Antes de ser abrigado por Álvaro Valle em sua editora como copidesque, fui convidado por Tenório Cavalcanti para trabalhar com ele, como advogado e jornalista – recusei, teria de morar em Duque de Caxias, na Baixada Fluminense, mas não tenho afeição por baixadas – tentei a Rádio Globo e trabalhei dois meses como supervisor de vendas em uma arapuca que vendia produtos em aerossol.

 

Lembrei, então, do filólogo Antônio Houaiss, àquela altura dedicado à elaboração do dicionário da língua portuguesa que levaria seu nome. Houaiss tinha dado uma entrevista reveladora ao Pasquim, em que relatava sua demissão do Itamaraty por motivos políticos. Em dificuldades financeiras, foi socorrido pelo dono da editora Civilização Brasileira, Ênio Silveira, que lhe encomendou a tradução de Ulysses de James Joice.

 

Ele cumpriu a missão em nove meses, um grande feito. Além da dificuldade em traduzir neologismos inventados por Joyce, o livro trazia muitos outros desafios, como a abundância de duplos sentidos, gírias e estilos diferentes empregados pelo autor.
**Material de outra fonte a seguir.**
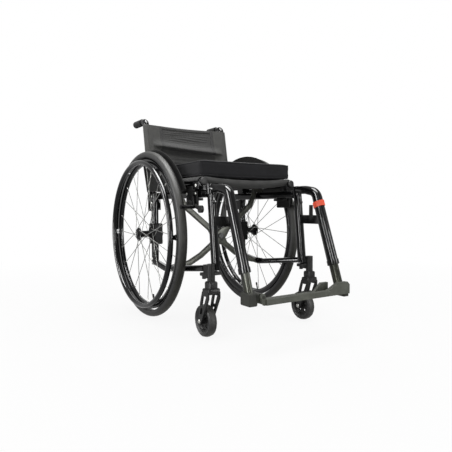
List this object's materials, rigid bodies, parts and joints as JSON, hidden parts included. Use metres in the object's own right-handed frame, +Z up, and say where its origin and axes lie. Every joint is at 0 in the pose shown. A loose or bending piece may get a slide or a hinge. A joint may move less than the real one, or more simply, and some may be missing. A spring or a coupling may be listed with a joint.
{
  "type": "folding active wheelchair",
  "caption": "Folding self-propelled wheelchair with quick release wheels, swing-away hangers, a flip-up footplate, a cushion, a sling back and wheel brakes.",
  "frame": {"origin": "on the floor, at the middle of the whole chair's length and width", "axes": "+Z up, the occupant looks along -Y, and +X is the occupant's left"},
  "size_m": [0.5436, 0.903, 0.7546],
  "materials": {
    "tyre_rubber": "matt dark grey moulded rubber",
    "black_alloy": "gloss black coating",
    "spoke_steel": "satin drawn wire",
    "bright_steel": "bright turned steel",
    "grey_alloy": "satin grey anodised",
    "black_plastic": "fine moulded grain",
    "olive_plate": "olive grey moulded plate",
    "orange_sleeve": "smooth orange red",
    "cushion_cloth": "black knitted cover",
    "sling_cloth": "charcoal woven nylon",
    "grip_rubber": "soft black foam rubber"
  },
  "bodies": {
    "frame_right": {"rear_post_right": "black_alloy", "top_rail_right": "black_alloy", "lower_rail_right": "black_alloy", "front_post_right": "black_alloy", "caster_housing_right": "black_plastic", "axle_plate_right": "black_alloy", "side_guard_right": "black_plastic", "back_tube_right": "black_alloy", "push_grip_right": "grip_rubber", "brake_body_right": "black_alloy", "wheel_axle_right": "bright_steel", "backrest_sling": "sling_cloth"},
    "frame_left": {"rear_post_left": "black_alloy", "top_rail_left": "black_alloy", "lower_rail_left": "black_alloy", "front_post_left": "black_alloy", "caster_housing_left": "black_plastic", "axle_plate_left": "black_alloy", "side_guard_left": "black_plastic", "back_tube_left": "black_alloy", "push_grip_left": "grip_rubber", "brake_body_left": "black_alloy", "wheel_axle_left": "bright_steel"},
    "front_brace_arm": {"brace_arm_front": "grey_alloy", "brace_bolt": "bright_steel"},
    "rear_brace_arm": {"brace_arm_rear": "grey_alloy"},
    "right_seat_rail": {"seat_rail_right": "black_alloy", "seat_sling": "sling_cloth", "cushion": "cushion_cloth"},
    "left_seat_rail": {"seat_rail_left": "black_alloy"},
    "right_wheel": {"tyre_right": "tyre_rubber", "wheel_rim_right": "black_alloy", "wheel_hub_right": "spoke_steel", "handrim_right": "black_alloy"},
    "left_wheel": {"tyre_left": "tyre_rubber", "wheel_rim_left": "black_alloy", "wheel_hub_left": "spoke_steel", "handrim_left": "black_alloy"},
    "right_axle_button": {"axle_button_right": "bright_steel"},
    "left_axle_button": {"axle_button_left": "bright_steel"},
    "right_caster_fork": {"caster_fork_right": "grey_alloy"},
    "left_caster_fork": {"caster_fork_left": "grey_alloy"},
    "right_caster_wheel": {"caster_wheel_right": "black_plastic", "caster_tyre_right": "tyre_rubber"},
    "left_caster_wheel": {"caster_wheel_left": "black_plastic", "caster_tyre_left": "tyre_rubber"},
    "right_hanger": {"hanger_tube_right": "black_alloy", "extension_tube_right": "grey_alloy", "footplate_clamp": "olive_plate"},
    "left_hanger": {"hanger_tube_left": "black_alloy", "extension_tube_left": "grey_alloy", "hanger_sleeve_left": "orange_sleeve"},
    "right_latch_lever": {"latch_lever_right": "black_plastic"},
    "left_latch_lever": {"latch_lever_left": "black_plastic"},
    "footplate_plate": {"footplate": "olive_plate"},
    "right_brake_lever": {"brake_lever_right": "black_plastic"},
    "left_brake_lever": {"brake_lever_left": "black_plastic"},
    "right_brake_shoe": {"brake_shoe_right": "black_alloy"},
    "left_brake_shoe": {"brake_shoe_left": "black_alloy"}
  },
  "joints": [
    {"name": "fold", "type": "hinge", "parent": "frame_right", "child": "front_brace_arm", "pos_m": [-0.18, 0.0195, 0.19], "axis": [0, -1, 0], "range_deg": [0, 36], "deforming": ["seat_sling", "cushion", "backrest_sling"]},
    {"name": "brace_centre", "type": "hinge", "parent": "front_brace_arm", "child": "rear_brace_arm", "pos_m": [0, 0.0195, 0.294], "axis": [0, -1, 0], "range_deg": [-72, 0]},
    {"name": "left_brace_foot", "type": "hinge", "parent": "rear_brace_arm", "child": "frame_left", "pos_m": [0.18, 0.0195, 0.19], "axis": [0, -1, 0], "range_deg": [0, 36]},
    {"name": "right_seat_rail_turn", "type": "hinge", "parent": "rear_brace_arm", "child": "right_seat_rail", "pos_m": [-0.18, 0.0195, 0.481], "axis": [0, -1, 0], "range_deg": [0, 36]},
    {"name": "left_seat_rail_turn", "type": "hinge", "parent": "front_brace_arm", "child": "left_seat_rail", "pos_m": [0.18, 0.0195, 0.481], "axis": [0, -1, 0], "range_deg": [-36, 0]},
    {"name": "footplate_flip", "type": "hinge", "parent": "right_hanger", "child": "footplate_plate", "pos_m": [-0.1485, -0.3835, 0.152], "axis": [0, -1, 0], "range_deg": [0, 90]},
    {"name": "right_hanger_swing", "type": "hinge", "parent": "frame_right", "child": "right_hanger", "pos_m": [-0.176, -0.221, 0.4395], "axis": [0, -0.0997, -0.995], "range_deg": [0, 90]},
    {"name": "left_hanger_swing", "type": "hinge", "parent": "frame_left", "child": "left_hanger", "pos_m": [0.176, -0.221, 0.4395], "axis": [0, 0.0997, 0.995], "range_deg": [0, 90]},
    {"name": "right_latch_release", "type": "hinge", "parent": "right_hanger", "child": "right_latch_lever", "pos_m": [-0.174, -0.2905, 0.365], "axis": [-1, 0, 0], "range_deg": [0, 25], "stiffness_Nm_per_rad": 0.3},
    {"name": "left_latch_release", "type": "hinge", "parent": "left_hanger", "child": "left_latch_lever", "pos_m": [0.174, -0.2905, 0.365], "axis": [-1, 0, 0], "range_deg": [0, 25], "stiffness_Nm_per_rad": 0.3},
    {"name": "right_wheel_spin", "type": "hinge", "parent": "frame_right", "child": "right_wheel", "pos_m": [-0.233, 0.1495, 0.302], "axis": [1, 0, 0], "continuous": true},
    {"name": "left_wheel_spin", "type": "hinge", "parent": "frame_left", "child": "left_wheel", "pos_m": [0.233, 0.1495, 0.302], "axis": [1, 0, 0], "continuous": true},
    {"name": "right_axle_button_press", "type": "slide", "parent": "frame_right", "child": "right_axle_button", "axis": [1, 0, 0], "range_m": [0, 0.003], "stiffness_N_per_m": 300},
    {"name": "left_axle_button_press", "type": "slide", "parent": "frame_left", "child": "left_axle_button", "axis": [-1, 0, 0], "range_m": [0, 0.003], "stiffness_N_per_m": 300},
    {"name": "right_caster_swivel", "type": "hinge", "parent": "frame_right", "child": "right_caster_fork", "pos_m": [-0.2, -0.2555, 0.196], "axis": [0, 0, 1], "continuous": true},
    {"name": "left_caster_swivel", "type": "hinge", "parent": "frame_left", "child": "left_caster_fork", "pos_m": [0.2, -0.2555, 0.196], "axis": [0, 0, 1], "continuous": true},
    {"name": "right_caster_spin", "type": "hinge", "parent": "right_caster_fork", "child": "right_caster_wheel", "pos_m": [-0.2, -0.2215, 0.05], "axis": [1, 0, 0], "continuous": true},
    {"name": "left_caster_spin", "type": "hinge", "parent": "left_caster_fork", "child": "left_caster_wheel", "pos_m": [0.2, -0.2215, 0.05], "axis": [1, 0, 0], "continuous": true},
    {"name": "right_brake", "type": "hinge", "parent": "frame_right", "child": "right_brake_lever", "pos_m": [-0.1961, -0.1185, 0.414], "axis": [1, 0, 0], "range_deg": [0, 60]},
    {"name": "left_brake", "type": "hinge", "parent": "frame_left", "child": "left_brake_lever", "pos_m": [0.1961, -0.1185, 0.414], "axis": [1, 0, 0], "range_deg": [0, 60]},
    {"name": "right_brake_shoe_turn", "type": "hinge", "parent": "frame_right", "child": "right_brake_shoe", "pos_m": [-0.2024, -0.1505, 0.438], "axis": [1, 0, 0], "range_deg": [0, 21]},
    {"name": "left_brake_shoe_turn", "type": "hinge", "parent": "frame_left", "child": "left_brake_shoe", "pos_m": [0.2024, -0.1505, 0.438], "axis": [1, 0, 0], "range_deg": [0, 21]}
  ],
  "couplings": [
    {"joint": "brace_centre", "follows": "fold", "ratio": -2},
    {"joint": "left_brace_foot", "follows": "fold", "ratio": 1},
    {"joint": "right_seat_rail_turn", "follows": "fold", "ratio": 1},
    {"joint": "left_seat_rail_turn", "follows": "fold", "ratio": -1},
    {"joint": "footplate_flip", "follows": "fold", "ratio": 2.5},
    {"joint": "right_brake_shoe_turn", "follows": "right_brake", "ratio": 0.35},
    {"joint": "left_brake_shoe_turn", "follows": "left_brake", "ratio": 0.35}
  ]
}
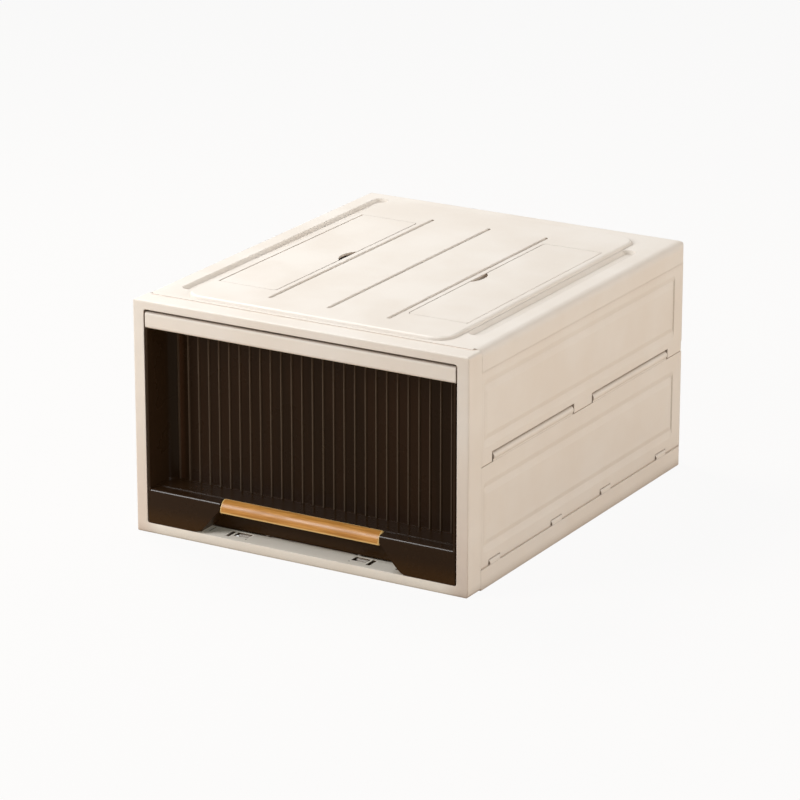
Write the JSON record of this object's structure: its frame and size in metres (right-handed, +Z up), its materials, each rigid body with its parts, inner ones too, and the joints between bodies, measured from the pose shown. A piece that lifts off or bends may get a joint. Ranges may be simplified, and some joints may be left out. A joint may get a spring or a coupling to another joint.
{
  "type": "stackable storage box",
  "caption": "Stackable storage box with a folding panelled shell, a smoked pull-out drawer with a finger scoop and handle strip, and two top flaps.",
  "frame": {"origin": "on the floor under the middle of the box", "axes": "+X to the right seen from the front, +Y to the back, +Z up; the drawer front faces -Y"},
  "size_m": [0.36, 0.432, 0.234],
  "materials": {
    "shell_plastic": "satin moulded plastic",
    "smoke_plastic": "glossy translucent plastic",
    "honey_strip": "satin, wood coloured",
    "pin_steel": "brushed"
  },
  "bodies": {
    "shell": {"base_tray": "shell_plastic", "front_frame": "shell_plastic", "top_panel": "shell_plastic", "back_panel": "shell_plastic", "left_lower_panel": "shell_plastic", "right_lower_panel": "shell_plastic", "left_upper_panel": "shell_plastic", "right_upper_panel": "shell_plastic", "left_mid_hinge_rod": "pin_steel", "right_mid_hinge_rod": "pin_steel", "left_lower_hinge_pins": "pin_steel", "right_lower_hinge_pins": "pin_steel", "left_upper_hinge_pins": "pin_steel", "right_upper_hinge_pins": "pin_steel", "back_hinge_pins": "pin_steel", "frame_pivot_pins": "pin_steel"},
    "drawer": {"drawer_bin": "smoke_plastic", "drawer_top_rail": "shell_plastic", "handle_strip": "honey_strip"},
    "left_flap": {"left_top_flap": "shell_plastic", "left_flap_hinge_pins": "pin_steel"},
    "right_flap": {"right_top_flap": "shell_plastic", "right_flap_hinge_pins": "pin_steel"}
  },
  "joints": [
    {"name": "drawer_slide", "type": "slide", "parent": "shell", "child": "drawer", "axis": [0, -1, 0], "range_m": [0, 0.335]},
    {"name": "left_flap_hinge", "type": "hinge", "parent": "shell", "child": "left_flap", "pos_m": [-0.133, -0.0055, 0.2328], "axis": [0, -1, 0], "range_deg": [0, 95]},
    {"name": "right_flap_hinge", "type": "hinge", "parent": "shell", "child": "right_flap", "pos_m": [0.133, -0.0055, 0.2328], "axis": [0, 1, 0], "range_deg": [0, 95]}
  ]
}
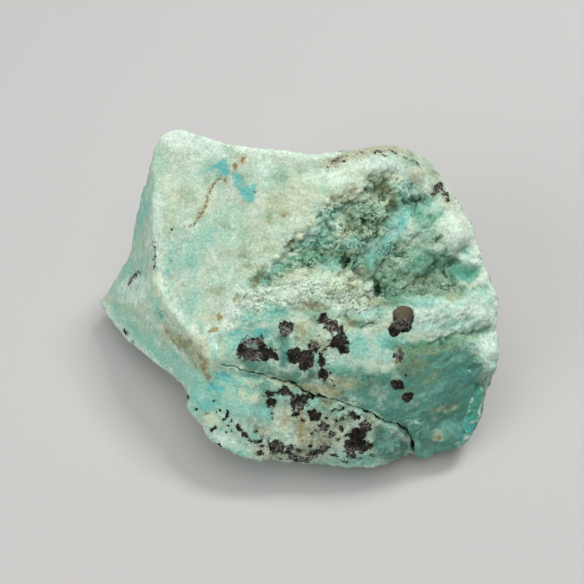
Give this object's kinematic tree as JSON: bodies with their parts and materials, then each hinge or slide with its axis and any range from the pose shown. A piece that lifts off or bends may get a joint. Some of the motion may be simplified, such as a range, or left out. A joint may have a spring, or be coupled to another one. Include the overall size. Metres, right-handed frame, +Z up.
{
  "type": "raw chrysocolla stone",
  "caption": "Hand-sized lump of raw blue-green chrysocolla, flat on its sole, with a smooth pale face, a rough crystal belt and dark mineral spots.",
  "frame": {"origin": "middle of the outline, on the plane that the lump rests on", "axes": "+Z up from the sole, +X along the longest side towards the thick rounded end, -Y the front, which the smooth face and the crystal belt look to"},
  "size_m": [0.0884, 0.0654, 0.0498],
  "materials": {
    "chrysocolla_rock": "dull, rough broken stone in mottled turquoise, grey-green and cream, with dark brown to black spots"
  },
  "bodies": {
    "root": {"chrysocolla": "chrysocolla_rock"}
  },
  "joints": []
}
Houaiss só tinha a auxiliá-lo as versões da obra em francês, alemão e a versão argentina de J. Salas Subirat, publicada em 1946.

 

O filólogo dava expediente em um prédio do centro do Rio, onde funcionava o setor de pesquisas e a redação. Fui até lá, para ouvir a secretária dizer que o chefe andava adoentado, tinha ido pouco ao escritório. Uma semana depois, liguei. Nenhuma novidade. Depois da terceira vez, fui informado que ele me atenderia.

 

Vesti a única camisa em razoáveis condições de uso, penteei o cabelo, juntei meu diploma de bacharel em Direito, currículo, e me vi diante do já mítico Houaiss. Era um homem pequeno, muito magro, que não falava muito. Tentei impressioná-lo com a minha melhor retórica, enfatizando a paixão pela literatura, disse o que já tinha lido, falei da admiração por ele e empurrei a pasta na sua direção. Mas senti que toda a minha entusiasmada peroração batia em uma placa de aço. Não reverberava nem ecoava.

 

Ele olhou a pasta sem mover um músculo do rosto, agradeceu minha visita e esticou a mão para despedir-se. Tudo durou no máximo dez minutos, o suficiente para ter consciência que seria no máximo um verbete de seu futuro dicionário: Descarte sm. Ato ou efeito de descartar, pondo de lado as cartas que não mais interessam ao jogo ou aos jogadores; as cartas postas de lado; refugo, rejeição.

 

Tem nada não, li a versão de Ulysses que realizou e não gostei do estilo. Ele tirou muito do ritmo empregado por Joyce, com o que deixou clara sua especialidade em escrever verbetes, enquanto romance é outra coisa. Entre as três versões brasileiras, a urdida por Houaiss perde para a da professora Bernardina Pinheiro e para a melhor de todas, a de Caetano Galindo.

 

Mas alguém sempre poderá me acusar de dor de cotovelo. Ou, como na fábula, as uvas estavam verdes.